### [What the task asks]
Only the lines from the line with "on_axis() burr_nut();" through the line with "# worked out" should be copied, exactly as they appear, with both ends kept.

————

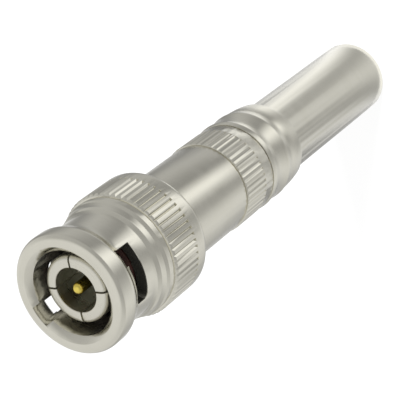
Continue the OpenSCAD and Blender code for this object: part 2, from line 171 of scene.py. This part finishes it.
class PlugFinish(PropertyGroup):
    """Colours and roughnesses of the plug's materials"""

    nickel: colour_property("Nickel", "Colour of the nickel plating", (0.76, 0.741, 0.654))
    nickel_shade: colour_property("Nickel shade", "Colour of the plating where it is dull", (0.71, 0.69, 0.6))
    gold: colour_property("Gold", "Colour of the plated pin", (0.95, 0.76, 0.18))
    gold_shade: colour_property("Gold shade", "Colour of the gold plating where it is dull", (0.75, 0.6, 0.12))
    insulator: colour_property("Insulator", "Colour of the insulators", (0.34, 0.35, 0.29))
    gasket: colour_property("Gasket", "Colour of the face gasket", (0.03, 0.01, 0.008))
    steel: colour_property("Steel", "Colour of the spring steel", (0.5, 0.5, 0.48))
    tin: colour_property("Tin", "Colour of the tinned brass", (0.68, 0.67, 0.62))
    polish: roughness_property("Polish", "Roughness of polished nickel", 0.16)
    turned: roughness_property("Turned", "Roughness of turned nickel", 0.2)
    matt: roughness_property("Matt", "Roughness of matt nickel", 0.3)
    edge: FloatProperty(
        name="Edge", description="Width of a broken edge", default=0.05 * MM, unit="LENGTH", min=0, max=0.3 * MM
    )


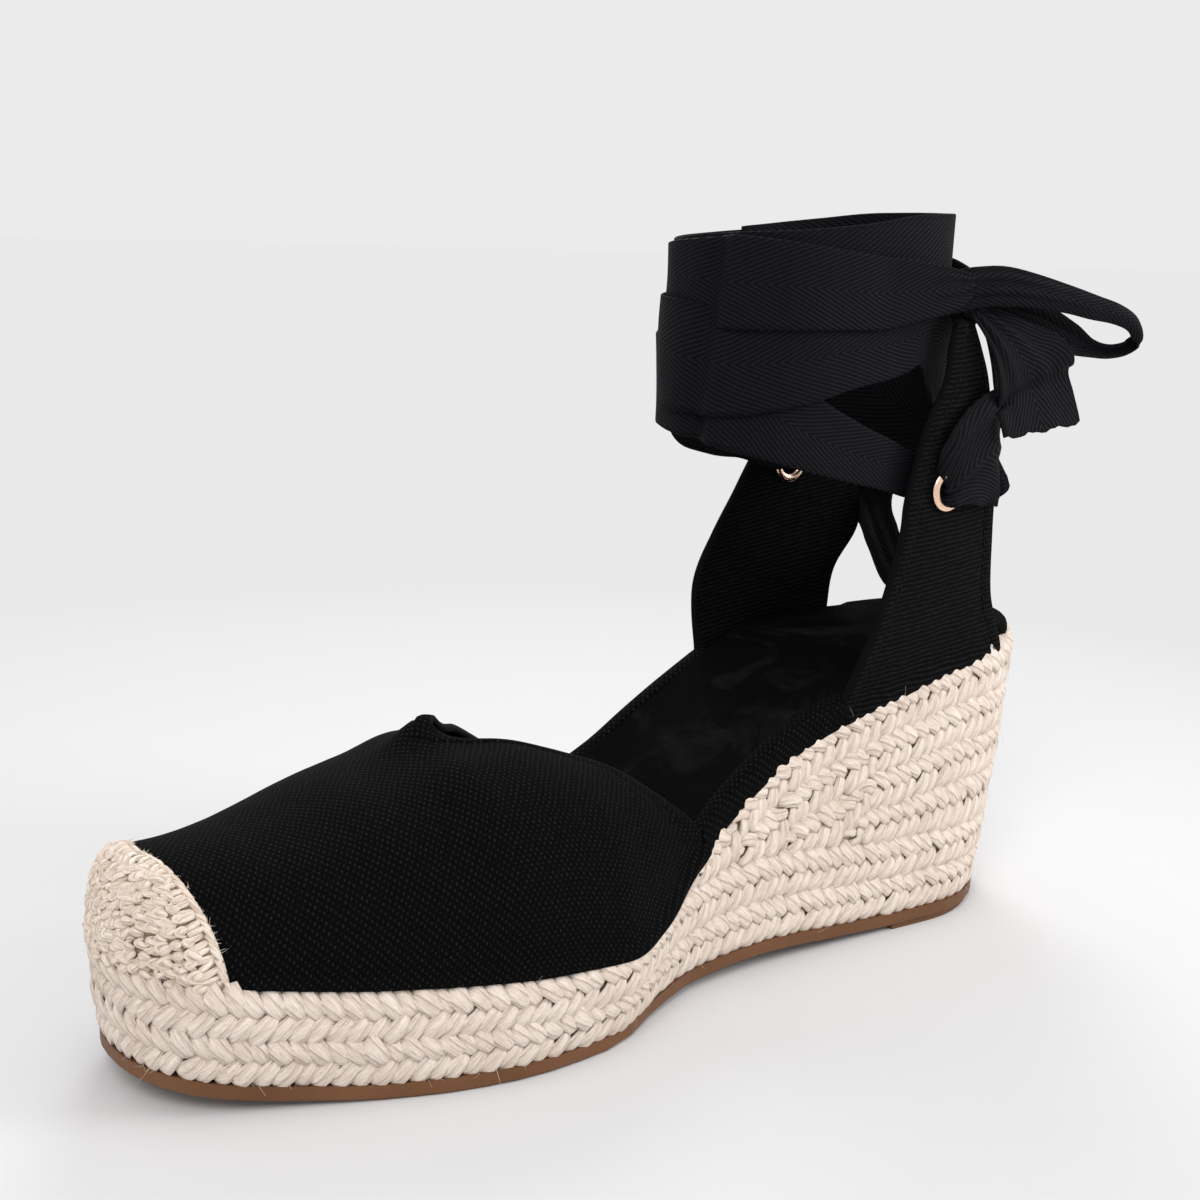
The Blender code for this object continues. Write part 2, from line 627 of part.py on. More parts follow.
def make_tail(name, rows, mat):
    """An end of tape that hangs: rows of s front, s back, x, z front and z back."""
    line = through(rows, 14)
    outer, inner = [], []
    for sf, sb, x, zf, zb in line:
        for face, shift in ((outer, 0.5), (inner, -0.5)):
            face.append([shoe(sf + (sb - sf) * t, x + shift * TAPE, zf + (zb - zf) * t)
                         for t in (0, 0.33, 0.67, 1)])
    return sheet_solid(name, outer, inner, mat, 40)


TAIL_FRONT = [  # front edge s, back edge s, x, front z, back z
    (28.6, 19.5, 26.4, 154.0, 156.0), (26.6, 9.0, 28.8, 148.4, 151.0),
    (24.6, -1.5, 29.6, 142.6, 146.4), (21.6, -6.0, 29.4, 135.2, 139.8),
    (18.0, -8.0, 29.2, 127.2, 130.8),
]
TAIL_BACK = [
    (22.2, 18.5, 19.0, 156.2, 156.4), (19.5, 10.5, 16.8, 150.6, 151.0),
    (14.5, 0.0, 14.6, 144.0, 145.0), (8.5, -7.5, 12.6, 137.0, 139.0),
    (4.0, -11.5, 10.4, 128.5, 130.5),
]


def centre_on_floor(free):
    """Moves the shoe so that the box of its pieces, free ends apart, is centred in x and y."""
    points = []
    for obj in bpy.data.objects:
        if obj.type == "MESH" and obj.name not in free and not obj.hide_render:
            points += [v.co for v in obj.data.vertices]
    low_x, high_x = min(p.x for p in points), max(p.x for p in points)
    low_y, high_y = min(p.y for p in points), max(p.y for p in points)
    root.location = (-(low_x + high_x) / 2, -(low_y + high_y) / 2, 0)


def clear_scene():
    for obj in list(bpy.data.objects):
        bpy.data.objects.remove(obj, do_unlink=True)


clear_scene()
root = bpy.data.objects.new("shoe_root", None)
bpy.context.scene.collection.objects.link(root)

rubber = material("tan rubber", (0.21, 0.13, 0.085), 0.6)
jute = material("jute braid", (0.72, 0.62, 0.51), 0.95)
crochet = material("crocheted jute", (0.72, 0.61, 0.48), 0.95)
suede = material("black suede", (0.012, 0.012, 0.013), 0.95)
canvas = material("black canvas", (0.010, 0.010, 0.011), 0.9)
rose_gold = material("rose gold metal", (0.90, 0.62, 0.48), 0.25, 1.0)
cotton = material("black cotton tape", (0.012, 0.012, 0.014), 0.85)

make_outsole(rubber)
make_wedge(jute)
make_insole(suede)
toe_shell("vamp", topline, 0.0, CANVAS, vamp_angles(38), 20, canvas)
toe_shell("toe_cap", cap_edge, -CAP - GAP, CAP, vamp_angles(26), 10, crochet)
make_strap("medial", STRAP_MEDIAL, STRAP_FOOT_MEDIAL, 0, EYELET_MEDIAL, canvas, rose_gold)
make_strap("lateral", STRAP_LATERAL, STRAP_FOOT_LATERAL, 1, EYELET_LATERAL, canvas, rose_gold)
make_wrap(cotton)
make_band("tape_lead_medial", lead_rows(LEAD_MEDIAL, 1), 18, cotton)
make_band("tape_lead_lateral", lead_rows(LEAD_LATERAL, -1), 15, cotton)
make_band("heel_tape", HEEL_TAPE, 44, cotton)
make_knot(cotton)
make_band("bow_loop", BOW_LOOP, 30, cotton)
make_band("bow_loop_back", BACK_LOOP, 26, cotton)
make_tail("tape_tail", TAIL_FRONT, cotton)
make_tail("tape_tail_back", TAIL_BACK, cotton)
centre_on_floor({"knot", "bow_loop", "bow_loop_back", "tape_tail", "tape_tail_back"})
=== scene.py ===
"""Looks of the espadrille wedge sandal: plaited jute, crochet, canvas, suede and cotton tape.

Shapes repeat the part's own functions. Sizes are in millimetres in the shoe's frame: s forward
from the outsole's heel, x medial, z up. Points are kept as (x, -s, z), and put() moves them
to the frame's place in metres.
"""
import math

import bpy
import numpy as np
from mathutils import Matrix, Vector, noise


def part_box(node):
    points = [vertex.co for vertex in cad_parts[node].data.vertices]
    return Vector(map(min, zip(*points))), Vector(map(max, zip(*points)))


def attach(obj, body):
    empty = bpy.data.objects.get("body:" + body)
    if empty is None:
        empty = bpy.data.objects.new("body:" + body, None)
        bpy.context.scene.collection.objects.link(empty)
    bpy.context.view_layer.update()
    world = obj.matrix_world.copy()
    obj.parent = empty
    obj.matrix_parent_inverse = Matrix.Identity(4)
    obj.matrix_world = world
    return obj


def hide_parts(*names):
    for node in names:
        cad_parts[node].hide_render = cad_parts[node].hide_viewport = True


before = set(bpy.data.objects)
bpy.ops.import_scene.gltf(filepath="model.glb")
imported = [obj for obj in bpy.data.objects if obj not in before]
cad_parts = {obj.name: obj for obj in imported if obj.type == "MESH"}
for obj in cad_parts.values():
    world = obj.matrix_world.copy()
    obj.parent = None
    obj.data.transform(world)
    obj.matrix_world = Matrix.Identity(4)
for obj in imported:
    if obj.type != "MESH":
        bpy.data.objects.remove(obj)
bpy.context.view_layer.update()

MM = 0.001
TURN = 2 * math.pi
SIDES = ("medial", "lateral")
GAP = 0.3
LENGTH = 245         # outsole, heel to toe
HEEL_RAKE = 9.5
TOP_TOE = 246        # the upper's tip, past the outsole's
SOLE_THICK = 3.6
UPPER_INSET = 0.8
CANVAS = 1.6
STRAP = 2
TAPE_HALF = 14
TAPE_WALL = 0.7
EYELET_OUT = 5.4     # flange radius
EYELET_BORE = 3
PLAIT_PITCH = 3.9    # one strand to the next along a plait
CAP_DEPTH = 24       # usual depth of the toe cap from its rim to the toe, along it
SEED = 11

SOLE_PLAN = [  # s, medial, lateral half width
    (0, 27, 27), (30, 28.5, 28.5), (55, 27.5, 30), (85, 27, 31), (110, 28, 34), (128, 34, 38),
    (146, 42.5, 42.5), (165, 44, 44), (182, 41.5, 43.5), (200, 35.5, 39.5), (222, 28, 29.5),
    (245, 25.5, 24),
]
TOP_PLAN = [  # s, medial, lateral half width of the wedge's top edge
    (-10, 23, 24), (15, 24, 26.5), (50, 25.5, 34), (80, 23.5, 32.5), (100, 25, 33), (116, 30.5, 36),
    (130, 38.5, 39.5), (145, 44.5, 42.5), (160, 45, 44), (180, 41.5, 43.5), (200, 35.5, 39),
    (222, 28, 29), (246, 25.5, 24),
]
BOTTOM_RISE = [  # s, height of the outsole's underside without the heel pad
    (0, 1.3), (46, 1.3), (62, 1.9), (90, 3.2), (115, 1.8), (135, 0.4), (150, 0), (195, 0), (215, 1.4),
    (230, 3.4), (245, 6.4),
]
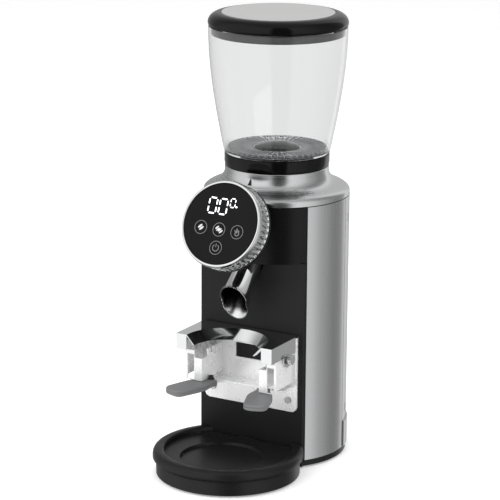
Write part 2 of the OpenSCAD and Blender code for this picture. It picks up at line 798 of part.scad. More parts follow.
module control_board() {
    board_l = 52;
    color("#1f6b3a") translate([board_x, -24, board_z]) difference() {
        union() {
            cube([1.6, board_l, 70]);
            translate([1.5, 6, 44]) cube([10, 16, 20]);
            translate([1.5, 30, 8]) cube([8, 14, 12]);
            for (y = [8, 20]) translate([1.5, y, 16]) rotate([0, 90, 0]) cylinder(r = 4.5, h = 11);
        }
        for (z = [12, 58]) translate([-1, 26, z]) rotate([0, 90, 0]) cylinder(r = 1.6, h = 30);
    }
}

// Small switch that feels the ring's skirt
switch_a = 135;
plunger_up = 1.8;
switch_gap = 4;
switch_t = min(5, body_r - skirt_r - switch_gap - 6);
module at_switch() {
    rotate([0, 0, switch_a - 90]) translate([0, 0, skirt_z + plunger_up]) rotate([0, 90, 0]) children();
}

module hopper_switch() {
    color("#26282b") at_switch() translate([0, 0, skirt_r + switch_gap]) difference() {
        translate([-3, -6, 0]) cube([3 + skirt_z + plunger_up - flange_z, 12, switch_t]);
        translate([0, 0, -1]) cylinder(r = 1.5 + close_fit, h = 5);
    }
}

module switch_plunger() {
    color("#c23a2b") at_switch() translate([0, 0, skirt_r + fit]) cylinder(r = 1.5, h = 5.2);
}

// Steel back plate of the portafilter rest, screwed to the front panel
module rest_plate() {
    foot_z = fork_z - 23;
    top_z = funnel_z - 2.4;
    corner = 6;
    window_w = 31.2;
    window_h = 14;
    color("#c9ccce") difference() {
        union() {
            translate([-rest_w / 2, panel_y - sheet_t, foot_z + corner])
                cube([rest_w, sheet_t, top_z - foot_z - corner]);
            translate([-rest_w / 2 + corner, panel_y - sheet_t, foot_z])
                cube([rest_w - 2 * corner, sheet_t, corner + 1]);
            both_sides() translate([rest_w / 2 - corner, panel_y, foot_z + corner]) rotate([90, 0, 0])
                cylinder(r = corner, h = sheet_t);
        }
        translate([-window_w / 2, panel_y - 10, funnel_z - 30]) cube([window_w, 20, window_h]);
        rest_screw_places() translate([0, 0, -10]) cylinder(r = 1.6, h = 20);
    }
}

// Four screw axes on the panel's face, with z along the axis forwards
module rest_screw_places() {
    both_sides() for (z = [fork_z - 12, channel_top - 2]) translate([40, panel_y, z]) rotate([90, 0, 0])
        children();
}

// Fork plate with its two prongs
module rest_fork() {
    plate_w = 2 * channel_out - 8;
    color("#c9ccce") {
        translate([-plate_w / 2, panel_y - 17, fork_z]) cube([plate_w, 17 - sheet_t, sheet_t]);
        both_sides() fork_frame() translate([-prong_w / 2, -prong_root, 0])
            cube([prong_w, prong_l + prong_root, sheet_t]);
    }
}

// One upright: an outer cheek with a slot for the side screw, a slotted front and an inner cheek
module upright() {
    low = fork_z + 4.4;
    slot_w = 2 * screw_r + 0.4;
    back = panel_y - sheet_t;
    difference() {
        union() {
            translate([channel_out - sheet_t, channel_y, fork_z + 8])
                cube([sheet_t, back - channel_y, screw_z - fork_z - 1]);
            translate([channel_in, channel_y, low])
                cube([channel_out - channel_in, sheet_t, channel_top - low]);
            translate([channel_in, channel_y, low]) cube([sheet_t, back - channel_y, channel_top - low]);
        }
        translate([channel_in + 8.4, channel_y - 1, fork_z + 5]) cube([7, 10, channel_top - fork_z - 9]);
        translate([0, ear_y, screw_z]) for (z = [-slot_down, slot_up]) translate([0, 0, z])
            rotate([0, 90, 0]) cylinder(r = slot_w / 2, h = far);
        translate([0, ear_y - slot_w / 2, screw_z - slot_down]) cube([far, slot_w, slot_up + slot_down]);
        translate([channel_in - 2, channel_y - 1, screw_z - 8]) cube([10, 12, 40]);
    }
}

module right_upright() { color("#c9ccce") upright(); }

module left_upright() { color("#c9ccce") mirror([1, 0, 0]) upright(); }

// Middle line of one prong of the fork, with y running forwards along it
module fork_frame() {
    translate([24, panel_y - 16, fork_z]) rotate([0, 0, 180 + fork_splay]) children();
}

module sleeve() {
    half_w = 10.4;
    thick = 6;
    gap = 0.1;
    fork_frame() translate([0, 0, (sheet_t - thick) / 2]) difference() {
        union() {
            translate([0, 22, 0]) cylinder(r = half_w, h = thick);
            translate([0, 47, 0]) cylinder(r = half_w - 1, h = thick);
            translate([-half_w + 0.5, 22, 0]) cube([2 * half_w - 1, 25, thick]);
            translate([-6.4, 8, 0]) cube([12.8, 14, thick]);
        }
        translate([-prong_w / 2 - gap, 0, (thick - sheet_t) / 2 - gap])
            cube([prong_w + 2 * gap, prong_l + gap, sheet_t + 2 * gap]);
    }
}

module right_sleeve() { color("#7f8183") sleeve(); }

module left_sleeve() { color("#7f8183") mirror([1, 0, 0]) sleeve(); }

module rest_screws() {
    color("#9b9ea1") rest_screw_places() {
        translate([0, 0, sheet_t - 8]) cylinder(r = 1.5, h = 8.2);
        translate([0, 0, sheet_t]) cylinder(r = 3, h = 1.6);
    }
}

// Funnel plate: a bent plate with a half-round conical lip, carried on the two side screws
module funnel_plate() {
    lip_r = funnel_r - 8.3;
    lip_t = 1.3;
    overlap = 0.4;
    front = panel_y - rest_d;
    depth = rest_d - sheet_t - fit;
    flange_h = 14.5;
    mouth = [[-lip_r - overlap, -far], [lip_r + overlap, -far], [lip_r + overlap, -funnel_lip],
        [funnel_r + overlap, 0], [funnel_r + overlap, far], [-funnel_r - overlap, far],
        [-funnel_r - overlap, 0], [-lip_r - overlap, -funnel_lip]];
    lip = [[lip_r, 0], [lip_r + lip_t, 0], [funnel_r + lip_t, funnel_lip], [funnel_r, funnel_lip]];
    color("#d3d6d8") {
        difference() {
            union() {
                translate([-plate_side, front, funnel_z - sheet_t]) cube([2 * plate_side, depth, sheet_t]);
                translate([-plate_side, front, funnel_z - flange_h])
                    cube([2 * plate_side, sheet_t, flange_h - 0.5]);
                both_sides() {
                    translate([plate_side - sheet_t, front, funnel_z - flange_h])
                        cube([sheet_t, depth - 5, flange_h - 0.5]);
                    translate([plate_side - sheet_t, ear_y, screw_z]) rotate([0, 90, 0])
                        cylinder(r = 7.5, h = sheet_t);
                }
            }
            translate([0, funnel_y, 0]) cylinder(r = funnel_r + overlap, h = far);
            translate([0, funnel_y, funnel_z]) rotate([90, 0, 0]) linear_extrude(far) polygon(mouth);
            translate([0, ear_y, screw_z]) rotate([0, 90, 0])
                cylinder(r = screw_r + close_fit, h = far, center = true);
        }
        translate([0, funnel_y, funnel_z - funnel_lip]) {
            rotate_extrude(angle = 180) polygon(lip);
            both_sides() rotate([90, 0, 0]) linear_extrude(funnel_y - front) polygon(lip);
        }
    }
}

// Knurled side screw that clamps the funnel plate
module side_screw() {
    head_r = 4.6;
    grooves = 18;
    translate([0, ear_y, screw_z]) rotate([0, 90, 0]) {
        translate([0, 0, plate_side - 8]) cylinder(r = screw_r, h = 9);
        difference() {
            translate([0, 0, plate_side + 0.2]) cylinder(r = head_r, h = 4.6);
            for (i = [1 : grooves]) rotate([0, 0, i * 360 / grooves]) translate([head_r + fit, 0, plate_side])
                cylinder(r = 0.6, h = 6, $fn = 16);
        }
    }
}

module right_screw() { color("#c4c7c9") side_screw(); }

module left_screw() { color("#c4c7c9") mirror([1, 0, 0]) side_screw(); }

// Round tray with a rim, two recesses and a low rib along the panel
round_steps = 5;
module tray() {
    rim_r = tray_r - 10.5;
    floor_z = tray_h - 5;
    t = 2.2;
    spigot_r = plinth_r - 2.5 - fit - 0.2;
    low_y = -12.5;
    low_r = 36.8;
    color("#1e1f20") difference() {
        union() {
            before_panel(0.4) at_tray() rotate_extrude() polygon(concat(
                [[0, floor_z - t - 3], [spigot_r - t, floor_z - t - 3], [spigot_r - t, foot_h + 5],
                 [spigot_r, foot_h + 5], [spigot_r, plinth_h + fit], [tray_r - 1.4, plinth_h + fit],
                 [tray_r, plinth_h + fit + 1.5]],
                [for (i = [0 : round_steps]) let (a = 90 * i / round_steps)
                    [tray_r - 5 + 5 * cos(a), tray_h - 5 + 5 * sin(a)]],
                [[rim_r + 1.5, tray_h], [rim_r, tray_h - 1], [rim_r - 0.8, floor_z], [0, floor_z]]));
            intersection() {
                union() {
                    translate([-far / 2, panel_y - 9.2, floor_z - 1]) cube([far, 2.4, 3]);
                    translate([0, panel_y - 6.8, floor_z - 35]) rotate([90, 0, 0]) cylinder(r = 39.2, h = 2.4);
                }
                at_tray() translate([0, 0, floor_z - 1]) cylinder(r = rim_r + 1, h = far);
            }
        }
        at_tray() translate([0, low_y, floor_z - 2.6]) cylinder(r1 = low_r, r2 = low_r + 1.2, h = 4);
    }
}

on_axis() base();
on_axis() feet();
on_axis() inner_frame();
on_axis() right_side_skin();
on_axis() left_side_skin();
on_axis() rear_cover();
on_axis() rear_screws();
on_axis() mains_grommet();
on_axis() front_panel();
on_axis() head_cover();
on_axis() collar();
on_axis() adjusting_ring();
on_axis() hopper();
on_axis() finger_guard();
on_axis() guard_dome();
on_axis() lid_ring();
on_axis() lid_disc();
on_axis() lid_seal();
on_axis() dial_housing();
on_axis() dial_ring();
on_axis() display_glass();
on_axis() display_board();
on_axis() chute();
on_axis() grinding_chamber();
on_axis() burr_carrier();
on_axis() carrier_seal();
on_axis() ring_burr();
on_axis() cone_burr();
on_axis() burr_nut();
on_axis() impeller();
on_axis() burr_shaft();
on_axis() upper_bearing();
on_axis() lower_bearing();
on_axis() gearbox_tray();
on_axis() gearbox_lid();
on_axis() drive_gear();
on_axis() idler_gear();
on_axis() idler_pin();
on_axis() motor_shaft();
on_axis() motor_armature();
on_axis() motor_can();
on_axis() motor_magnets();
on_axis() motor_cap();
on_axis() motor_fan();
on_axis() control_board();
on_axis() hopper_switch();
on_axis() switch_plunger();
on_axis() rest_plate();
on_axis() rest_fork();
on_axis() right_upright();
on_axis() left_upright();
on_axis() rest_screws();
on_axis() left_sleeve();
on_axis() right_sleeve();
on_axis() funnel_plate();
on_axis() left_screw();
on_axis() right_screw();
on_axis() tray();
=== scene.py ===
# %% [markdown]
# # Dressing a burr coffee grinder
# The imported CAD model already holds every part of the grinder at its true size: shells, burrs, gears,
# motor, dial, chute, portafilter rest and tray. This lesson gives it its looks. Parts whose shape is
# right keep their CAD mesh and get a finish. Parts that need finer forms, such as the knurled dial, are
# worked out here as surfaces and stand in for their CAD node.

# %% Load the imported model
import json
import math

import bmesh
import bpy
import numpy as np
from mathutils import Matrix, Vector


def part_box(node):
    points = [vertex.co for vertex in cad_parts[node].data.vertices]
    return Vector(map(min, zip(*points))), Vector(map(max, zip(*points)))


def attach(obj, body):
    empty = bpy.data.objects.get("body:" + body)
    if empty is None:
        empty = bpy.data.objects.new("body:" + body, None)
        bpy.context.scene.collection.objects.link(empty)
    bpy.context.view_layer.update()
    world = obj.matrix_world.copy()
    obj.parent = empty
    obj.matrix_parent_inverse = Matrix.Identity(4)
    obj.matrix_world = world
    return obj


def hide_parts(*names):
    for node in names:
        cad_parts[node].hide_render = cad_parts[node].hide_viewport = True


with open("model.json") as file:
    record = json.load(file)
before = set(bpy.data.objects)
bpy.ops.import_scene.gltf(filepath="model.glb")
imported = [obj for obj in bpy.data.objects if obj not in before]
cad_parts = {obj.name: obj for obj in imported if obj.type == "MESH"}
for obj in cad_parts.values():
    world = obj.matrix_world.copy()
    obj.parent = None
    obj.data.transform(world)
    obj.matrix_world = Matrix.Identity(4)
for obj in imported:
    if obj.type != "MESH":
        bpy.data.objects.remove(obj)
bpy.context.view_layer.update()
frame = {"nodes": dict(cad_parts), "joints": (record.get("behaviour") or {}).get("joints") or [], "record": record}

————

### [Task output]
on_axis() burr_nut();
on_axis() impeller();
on_axis() burr_shaft();
on_axis() upper_bearing();
on_axis() lower_bearing();
on_axis() gearbox_tray();
on_axis() gearbox_lid();
on_axis() drive_gear();
on_axis() idler_gear();
on_axis() idler_pin();
on_axis() motor_shaft();
on_axis() motor_armature();
on_axis() motor_can();
on_axis() motor_magnets();
on_axis() motor_cap();
on_axis() motor_fan();
on_axis() control_board();
on_axis() hopper_switch();
on_axis() switch_plunger();
on_axis() rest_plate();
on_axis() rest_fork();
on_axis() right_upright();
on_axis() left_upright();
on_axis() rest_screws();
on_axis() left_sleeve();
on_axis() right_sleeve();
on_axis() funnel_plate();
on_axis() left_screw();
on_axis() right_screw();
on_axis() tray();
=== scene.py ===
# %% [markdown]
# # Dressing a burr coffee grinder
# The imported CAD model already holds every part of the grinder at its true size: shells, burrs, gears,
# motor, dial, chute, portafilter rest and tray. This lesson gives it its looks. Parts whose shape is
# right keep their CAD mesh and get a finish. Parts that need finer forms, such as the knurled dial, are
# worked out here as surfaces and stand in for their CAD node.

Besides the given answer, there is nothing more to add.